レイナは会長の言葉を聞いて瞳を鋭くさせ、自分の部下に命を賭けて戦わせていたのにこの大男は戦いもせずに馬車の中で様子を伺っていたのかと考えると苛立つ。


だが、そんなレイナの気持ちも気づかずに男性は彼女の身に付けているアスカロンに視線を向ける。



「しかし、そちらの剣……中々の名剣のようですな。オークの肉体を軽々と切り裂くなど、もしかしたらミスリル……いや、それ以上の魔法金属で構成された剣ではありませんか?」

「……うちの家に伝わる家宝です」

「なるほど!!それは大切な代物でしょうな……おっと、そんな事よりもお礼がまだでしたな。おい、さっさと持って来い!!」

「は、はい!!」



馬車の中に大男は声をかけると、今度は随分と身長が小さい男性が現れ、その手には小袋が握りしめられていた。会長はその小袋を手にすると、レイナに手渡す。



「さあさあ、どうぞお受け取り下さい。これはお礼です」

「……どうも」



一応は小袋を受け取ると、レイナは怪我をした男性に視線を向け、既に危険な状態だた。

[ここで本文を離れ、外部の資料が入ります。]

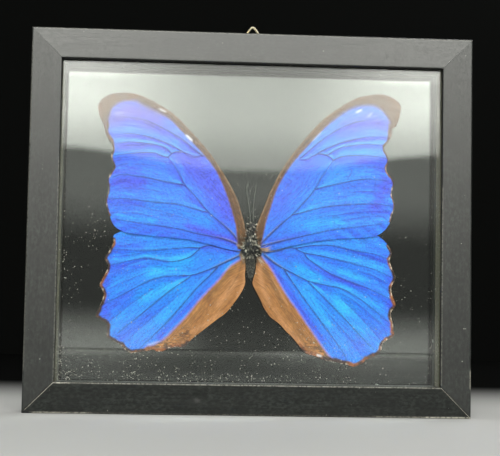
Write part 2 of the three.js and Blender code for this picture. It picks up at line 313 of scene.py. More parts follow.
def addStage():
    bpy.ops.mesh.primitive_plane_add(size=4, location=(0, 0, -0.05 * mm))
    floor = bpy.context.object
    floor.name = "floor"
    material, surface = newMaterial("paleFloor")
    apart = newNode("SeparateXYZ", {0: objectCoords()}).outputs
    middle = mapRange(maths("ABSOLUTE", apart["X"]), *stageSet["shadeHalf"])
    # painted light where the floor lies under the light panel, painted shade in the middle in front
    under = mapRange(apart["Y"], *stageSet["under"])
    shaded = times(middle, mapRange(apart["Y"], *stageSet["shade"]))
    shaded = times(shaded, minus(1.0, times(under, stageSet["underEase"])))
    colour = mixColour(under, stageSet["floorColour"], stageSet["panelLitColour"])
    colour = mixColour(shaded, colour, stageSet["shadedColour"])
    # painted shade: darker towards the backdrop
    colour = mixColour(mapRange(apart["Y"], *stageSet["fade"]), colour, stageSet["backdropColour"])
    setLook(surface, colour, 0.8, fixed={"Specular IOR Level": 0.0})
    floor.data.materials.append(material)
    upright = (math.pi / 2, 0, 0)
    bpy.ops.mesh.primitive_plane_add(size=4, location=(0, stageSet["backdropAway"], 0), rotation=upright)
    backdrop = bpy.context.object
    backdrop.name = "backdrop"
    material, surface = newMaterial("charcoalBackdrop")
    setLook(surface, stageSet["backdropColour"], 0.9, fixed={"Specular IOR Level": 0.0})
    backdrop.data.materials.append(material)
    world = bpy.data.worlds.new("world")
    world.use_nodes = True
    world.node_tree.nodes["Background"].inputs["Color"].default_value = stageSet["worldColour"]
    bpy.context.scene.world = world
    bpy.context.scene.view_settings.view_transform = "Standard"


def addPanel():
    # the soft panel behind the camera, brighter towards both sides and fading out at its lower edge
    bpy.ops.mesh.primitive_plane_add(size=1, location=(0, 0, 0))
    panel = bpy.context.object
    panel.name = "light_panel"
    panel.scale = (2 * panelSet["halfWidth"], panelSet["high"], 1)
    panel.rotation_euler = (-math.pi / 2, 0, 0)
    panel.location = (panelSet["middle"], -panelSet["away"], panelSet["high"] / 2)
    bpy.ops.object.transform_apply(location=True, rotation=True, scale=True)
    material = newMaterial("panelGlow")[0]
    apart = newNode("SeparateXYZ", {0: objectCoords()}).outputs
    high = apart["Z"]
    aside = maths("ABSOLUTE", minus(apart["X"], panelSet["middle"]))
    across = mapRange(aside, *panelSet["sides"], *panelSet["glow"])
    lifted = minus(high, mapRange(aside, *panelSet["sides"], *panelSet["lift"]))
    edge = panelSet["edge"]
    step = mapRange(lifted, edge, edge + panelSet["step"][0], 0.0, panelSet["step"][1])
    upper = plus(step, mapRange(lifted, edge, panelSet["rise"][0], 0.0, panelSet["rise"][1]))
    crown = plus(times(mapRange(high, *panelSet["crown"]), mapRange(aside, *panelSet["crownSides"])), 1.0)
    foot = times(mapRange(high, *panelSet["foot"]), mapRange(aside, *panelSet["footSides"]))
    strength = plus(times(times(across, upper), crown), mapRange(high, *panelSet["tail"]))
    strength = plus(strength, plus(foot, panelSet["faint"]))
    glow = newNode("Emission", {"Color": panelSet["colour"], "Strength": strength})
    feed(material.node_tree.nodes["Material Output"].inputs["Surface"], glow.outputs[0])
    panel.data.materials.append(material)
    panel.visible_camera = False


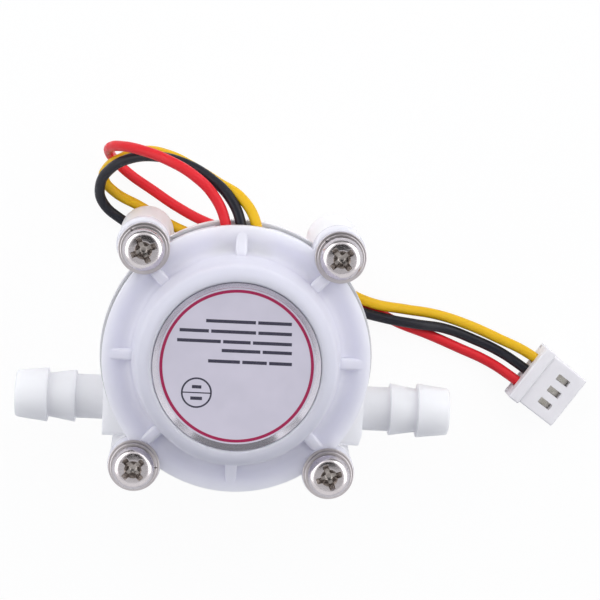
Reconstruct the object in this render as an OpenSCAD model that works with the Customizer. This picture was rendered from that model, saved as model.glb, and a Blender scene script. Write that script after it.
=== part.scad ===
/* [Housing] */
// Length over both barb tips
tip_to_tip = 58; // [54:0.5:66]
// Radius of the base's flange
base_flange_r = 17.8; // [17.6:0.1:18]
// Thickness of the base's flange
base_flange_t = 3.3; // [2.6:0.1:4]
// Step from the edge of the base's flange in to the drum
drum_step = 3.2; // [2.9:0.1:3.6]
// Height of the parting plane between base and cover
parting_z = 16.2; // [15.8:0.1:18]
// Radius of the foot that the base stands on
foot_r = 9.4; // [8:0.1:9.6]
// Height of the foot under the drum
foot_h = 1.8; // [1.8:0.1:2.2]
// Depth of the recess in the foot
foot_recess = 0.6; // [0.3:0.1:1]
// Width of the foot's rim round that recess
foot_rim = 2.6; // [2:0.1:3]
// Width of the base's flange outside the water chamber
flange_land = 5.9; // [5.5:0.1:6]
// Thickness of the chamber's floor, foot included
chamber_floor = 5; // [4.6:0.1:5.4]

/* [Barbs and channel] */
// Distance of the barb axis from the body axis
barb_offset = 7.25; // [6.8:0.05:7.6]
// Height of the barb axis
barb_z = 9.8; // [9.4:0.1:10.2]
// Radius of the barb tip
tip_r = 3.1; // [2.9:0.05:3.3]
// Radius of the outer tooth
tooth_r = 3.62; // [3.4:0.02:3.8]
// Radius of the inner tooth
inner_tooth_r = 3.5; // [3.35:0.05:3.7]
// Radius of the neck behind the teeth
neck_r = 2.95; // [2.8:0.05:3.1]
// Distance from the tip to the back of the outer tooth
tooth_back = 4.3; // [3.8:0.1:4.8]
// Distance between the backs of the two teeth
tooth_pitch = 3.95; // [3.6:0.05:4.4]
// Radius of the flow bore
bore_r = 1.95; // [1.7:0.05:2.1]
// Depth of the flow bore from each tip
bore_l = 15; // [13:0.5:17]
// Radius of the jet that feeds the rotor
jet_r = 1.1; // [0.9:0.1:1.4]
// Radius of the outlet passage into the chamber
outlet_r = 1.7; // [1.4:0.1:1.7]
// Half length of the channel block along the barbs
block_half_l = 17.2; // [16.5:0.1:18]
// Half width of the channel block
block_half_w = 4.9; // [4.6:0.1:5.1]
// Half height of the channel block
block_half_h = 4.6; // [4.2:0.1:4.6]
// Radius of the block's long edges
block_edge_r = 1.4; // [0.8:0.1:2]

/* [Cover] */
// Step from the edge of the base's flange in to the cover's
cover_step = 0.4; // [0.2:0.1:0.6]
// Thickness of the cover's flange at its rim
rim_t = 3.3; // [3.2:0.1:3.6]
// Radius of the rim's rounded edge
rim_round = 1.1; // [0.6:0.1:1.2]
// Depth of the valley between rim and hub
valley_depth = 1.05; // [0.8:0.05:1.1]
// Width of the rim outside the valley
rim_w = 1.25; // [1.2:0.05:1.4]
// Distance of the valley's lowest line from the hub's foot
valley_toe = 0.65; // [0.5:0.05:0.8]
// How much wider the hub is at its foot than at its shoulder
hub_draft = 0.9; // [0.6:0.1:1]
// Clearance between the hub's foot and the washers
hub_clear = 2.12; // [2.02:0.05:2.22]
// Width of the hub's shoulder round the label's recess
shoulder_w = 2.05; // [1.85:0.05:2.25]
// Height of the hub's front above the parting plane
hub_h = 9.8; // [9:0.1:11]
// Radius of the hub's rounded shoulder
hub_round = 1.2; // [0.8:0.1:1.4]
// Number of ribs round the hub
rib_count = 8; // [8:4:16]
// Width of a rib
rib_w = 1.5; // [1.2:0.1:1.8]
// How far a rib's top lies below the rim
rib_drop = 0.1; // [0.05:0.05:0.3]
// How far a rib runs into the rim
rib_run = 0.5; // [0.3:0.1:0.8]
// Width of the ledge between the label's recess and the electronics pocket
ledge_w = 1.15; // [0.95:0.1:1.45]
// Width of the wire slot
slot_w = 7; // [6.2:0.2:7.4]
// Height of the wire slot
slot_h = 1.7; // [1.6:0.05:1.75]
// Depth of the spigot that centres the cover in the chamber
spigot_h = 2.3; // [2.1:0.1:2.6]
// Running gap between spigot and chamber wall
spigot_gap = 0.1; // [0.05:0.05:0.15]
// Thickness of the wall between pocket and chamber
divider_t = 1.4; // [1.2:0.1:1.6]

/* [Screws and washers] */
// Distance of the screws' circle outside the edge of the base's flange
screw_out = 1.37; // [1.3:0.01:1.45]
// Angle of the screws from the barbs
screw_angle = 48.7; // [48.3:0.1:49.1]
// Radius of the cover's screw lobes
lobe_r = 3.45; // [3.4:0.05:3.7]
// Radius of a lobe's rounded edge
lobe_round = 0.4; // [0.2:0.1:0.6]
// Radius of the base's screw posts at their foot
post_r = 3.65; // [3.5:0.05:3.75]
// How much narrower a post is at its top
post_draft = 0.3; // [0.1:0.05:0.4]
// How far the two screws on the wire side lie from their lobes' middle, along the barbs
screw_shift_x = 0.15; // [0:0.05:0.3]
// How far the two screws on the wire side lie from their lobes' middle, towards the hub
screw_shift_y = 0.48; // [0.3:0.02:0.5]
// Gap between a post and the cover's lobe
lobe_gap = 0.7; // [0.4:0.1:1]
// Radial clearance of the notch in the base's flange under a lobe
relief_gap = 0.15; // [0.1:0.05:0.3]
// Width of the web between a post and the drum
web_w = 2; // [1.6:0.1:2.6]
// How far a web reaches into the drum
web_root = 1; // [0.6:0.1:1.4]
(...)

一刻も早く治療する必要があり、仕方なくレイナはリリスから受け取っていた回復薬を取り出す。



「これ、飲ませてください」

「えっ!?い、いや……でも、それは」

「いいから早く!!」

「は、はい!!」

「おやおや……随分とお優しい事で」



レイナが回復薬を取り出して怪我人の治療を行おうとすると、会長は若干呆れた表情を浮かべるが止めはしない。やがて男性に回復薬を与えると容態が落ち着いたらしく、先ほどまで苦しそうに呻いていたが楽になった表情を浮かべる。


男性が回復した事を確認するとレイナは安堵した表情を浮かべ、このまま残ると面倒になりそうだったのでサンとクロミンを呼び掛けて先に戻る事にした。



「サン、クロミン、もう行くよ」

「きゅろっ!!」

「ぷるるんっ!!」

「おや、もうお行きに……!?」



王都までそれほど距離は存在せず、馬車の方も壊れているわけではないのでオークを追っ払えば彼等が王都に辿り着くまでにまた襲われる心配はないと思ったレナは先を急ごうとする。


商団の会長は王都へ向けて歩き出そうとするレイナ達を見て何かに気づいたように目を見開き、慌ててレイナを引き留めようとした。